Just wanted to add that I really enjoyed the haiku associated with this creation! It all fits so well together! 

Zach


----------



## terri (Nov 30, 2004)

aggiezach said:
			
		

> Just wanted to add that I really enjoyed the haiku associated with this creation! It all fits so well together!
> 
> Zach



I forgot to mention how lovely I found it, too....   :love:   Will proudly displays his mushiness on his sleeve....it gets a little messy in the darkroom sometimes, I'm sure.


----------



## Ambrosia (Nov 30, 2004)

Looks awesome!

is this like liquid light?

if so, after applying the emulsion to the paper, don't you have to put it in stop and fixer and then rinse like a normal print before drying it?  


i haven't done it yet, but it is the way I was told it worked, which could be wrong.

i inherited a bottle of liquid light VC and would like to try using it soon.


----------



## motcon (Nov 30, 2004)

yes, it's very much like liquid light. there are other brands or one can make his own. to your query about processing, a cut from my post above:



			
				motcon said:
			
		

> ....lightly soak the sponge brush and work from the center towards the edges of the cutout so that the emulsion nearly depletes itself as you get to the edge. don't be perfect about the edges. *expose and process as normal....*



i think perhaps that you confused the two processes. coat the paper, then dry it. expose it, then process normally.


----------



## motcon (Nov 30, 2004)

terri said:
			
		

> ....it gets a little messy in the darkroom sometimes, I'm sure.
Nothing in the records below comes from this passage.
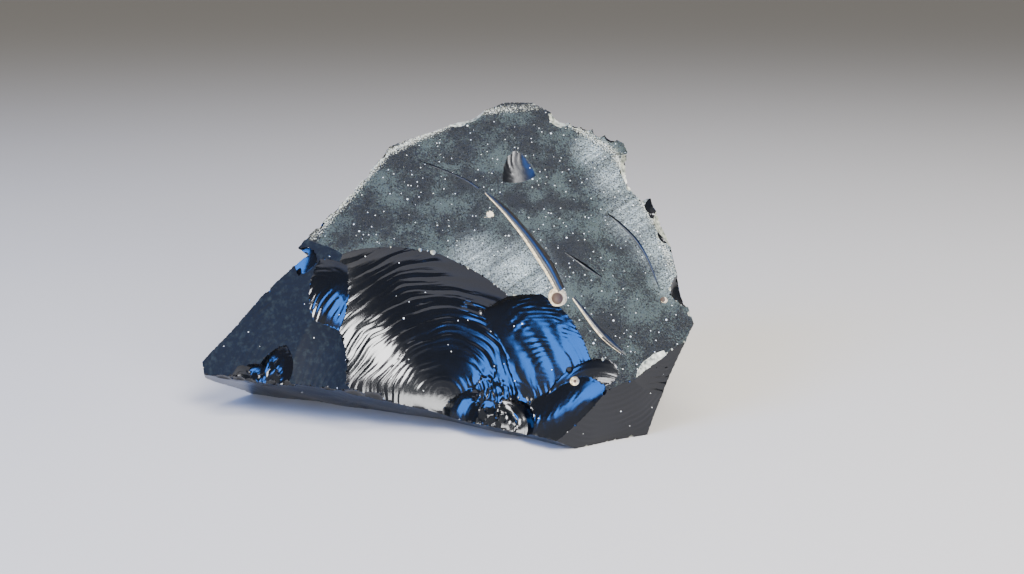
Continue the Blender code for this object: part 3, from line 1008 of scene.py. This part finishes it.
class CHUNK_OT_materials(bpy.types.Operator):
    """Make the six finishes of the glass"""

    bl_idname = "chunk.materials"
    bl_label = "Make the glass"

    def execute(self, context):
        colours = context.scene.chunk_colours
        for make in (old_glass, fresh_glass, bubble_crust, bruised_glass, dulled_glass, silky_glass):
            make(colours)
        return {"FINISHED"}


class CHUNK_OT_strike(bpy.types.Operator):
    """Strike the chunk from its block, and stand it for the solid"""

    bl_idname = "chunk.strike"
    bl_label = "Strike the chunk"

    def execute(self, context):
        sizes = context.scene.chunk_sizes
        noise.seed_set(FACET_SEED)
        tools = [fracture_tool(each, sizes) for each in FACES + SCARS + FLAKES]
        tools += [groove_tool(*groove) for groove in GROOVES + HAIRLINES]
        tools += [fracture_tool(each, sizes) for each in nick_fractures()]
        tools += [fracture_tool(each, sizes) for each in BUBBLES]
        mesh = strike(block_mesh(), tools)
        mesh = strike(mesh, [crumb_tool(mesh)])
        mesh.name = "struck_obsidian"
        mesh.transform(Matrix.Translation(-Vector(TABLE_ORIGIN) * MM))
        fit_box(mesh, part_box(NODE))
        mesh.shade_smooth()
        mesh.set_sharp_from_angle(angle=math.radians(SHARP_ANGLE))
        piece = bpy.data.objects.new("struck_obsidian", mesh)
        context.scene.collection.objects.link(piece)
        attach(piece, "root")
        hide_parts(NODE)
        return {"FINISHED"}


def add_lamp(name, stand, size, power, colour):
    """A soft rectangular lamp that stands across and above the front of the chunk, turned to it."""
    lamp = bpy.data.lights.new(name, "AREA")
    lamp.shape = "RECTANGLE"
    lamp.size, lamp.size_y = size
    lamp.energy = power
    lamp.color = linear(colour)[:3]
    light = bpy.data.objects.new(name, lamp)
    light.location = facing((*stand, 0)) @ Vector((0, 0, LAMP_DISTANCE))
    light.rotation_euler = (Vector(LAMP_AIM) - light.location).to_track_quat("-Z", "Y").to_euler()
    bpy.context.scene.collection.objects.link(light)


class CHUNK_OT_stage(bpy.types.Operator):
    """Lay the floor, and set the lamps and the camera"""

    bl_idname = "chunk.stage"
    bl_label = "Set the stage"

    def execute(self, context):
        scene = context.scene
        bpy.ops.mesh.primitive_plane_add(size=FLOOR_SIZE, location=(0, 0, 0))
        floor = context.object
        floor.name = "floor"
        floor.data.materials.append(paper_sweep(scene.chunk_colours))
        for lamp in LAMPS:
            add_lamp(*lamp)
        ceiling = bpy.data.lights.new("ceiling", "SUN")
        ceiling.angle = math.radians(CEILING_SPREAD)
        ceiling.energy = CEILING_POWER
        scene.collection.objects.link(bpy.data.objects.new("ceiling", ceiling))
        world = bpy.data.worlds.new("studio")
        scene.world = world
        world.use_nodes = True
        backdrop = world.node_tree.nodes["Background"]
        backdrop.inputs["Color"].default_value = linear(STUDIO_COLOUR)
        backdrop.inputs["Strength"].default_value = STUDIO_POWER
        camera = bpy.data.cameras.new("camera")
        camera.sensor_width = CAMERA_SENSOR
        camera.lens = CAMERA_LENS
        view = bpy.data.objects.new("camera", camera)
        view.location = (Vector(CAMERA_PLACE) - Vector(TABLE_ORIGIN)) * MM
        view.rotation_euler = (math.radians(90 - CAMERA_TILT), 0, 0)
        scene.collection.objects.link(view)
        scene.camera = view
        return {"FINISHED"}


class CHUNK_PT_panel(bpy.types.Panel):
    """Everything that makes the chunk, in order"""

    bl_idname = "CHUNK_PT_panel"
    bl_label = "Obsidian chunk"
    bl_space_type = "VIEW_3D"
    bl_region_type = "UI"
    bl_category = "Chunk"

    def draw(self, context):
        for group in (context.scene.chunk_sizes, context.scene.chunk_colours):
            for name in group.__annotations__:
                self.layout.prop(group, name)
        for operator in (CHUNK_OT_materials, CHUNK_OT_strike, CHUNK_OT_stage):
            self.layout.operator(operator.bl_idname)


CLASSES = (ChunkSizes, ChunkColours, CHUNK_OT_materials, CHUNK_OT_strike, CHUNK_OT_stage, CHUNK_PT_panel)


def register():
    for each in CLASSES:
        bpy.utils.register_class(each)
    bpy.types.Scene.chunk_sizes = PointerProperty(type=ChunkSizes)
    bpy.types.Scene.chunk_colours = PointerProperty(type=ChunkColours)


def unregister():
    del bpy.types.Scene.chunk_colours
    del bpy.types.Scene.chunk_sizes
    for each in reversed(CLASSES):
        bpy.utils.unregister_class(each)


def main():
    """Make the chunk and its stage."""
    register()
    bpy.ops.chunk.materials()
    bpy.ops.chunk.strike()
    bpy.ops.chunk.stage()


if __name__ == "__main__":
    main()
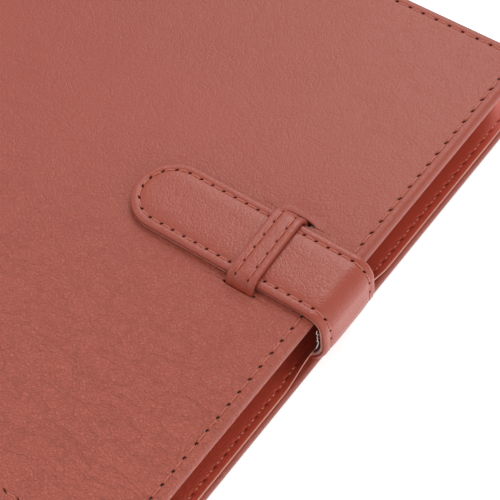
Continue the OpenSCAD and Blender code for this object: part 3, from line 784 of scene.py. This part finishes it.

stepping in trays of sepia toner and spilling precious wine down my sock; yep, gets mushy, er messy....


----------



## motcon (Nov 30, 2004)

ALL:

this has been printed once and shall never be printed again, so your kind words are taken to heart; thank you.


----------



## oriecat (Nov 30, 2004)

The edges are actually burned, that's totally cool.  What's the size of the final piece (just for visualizing purposes...)?   I definitely want to try some liquid emulsion someday soon...


----------



## motcon (Nov 30, 2004)

oriecat said:
			
		

> What's the size of the final piece (just for visualizing purposes...)? ..



intentionally created it small for the very reason that ferny mentioned; from a distance one isn't quite sure what it is.

it's 8x6


----------



## Karalee (Nov 30, 2004)

Very very nice and complicated Will  and extra points for the beautiful haiku


----------



## Ambrosia (Dec 1, 2004)

motcon said:
			
		

> yes, it's very much like liquid light. there are other brands or one can make his own. to your query about processing, a cut from my post above:
> 
> 
> 
> ...



doh!!! it was right there...somehow I missed that.  I was tired...yeah...that's it.      Thanks for bolding it for me!


----------



## Ambrosia (Dec 1, 2004)

> stepping in trays of sepia toner and spilling precious wine down my sock; yep, gets mushy, er messy....



boy, I bet you stunk to high heavens after stepping in that sepia toner!!!  stinky!   :shock:


----------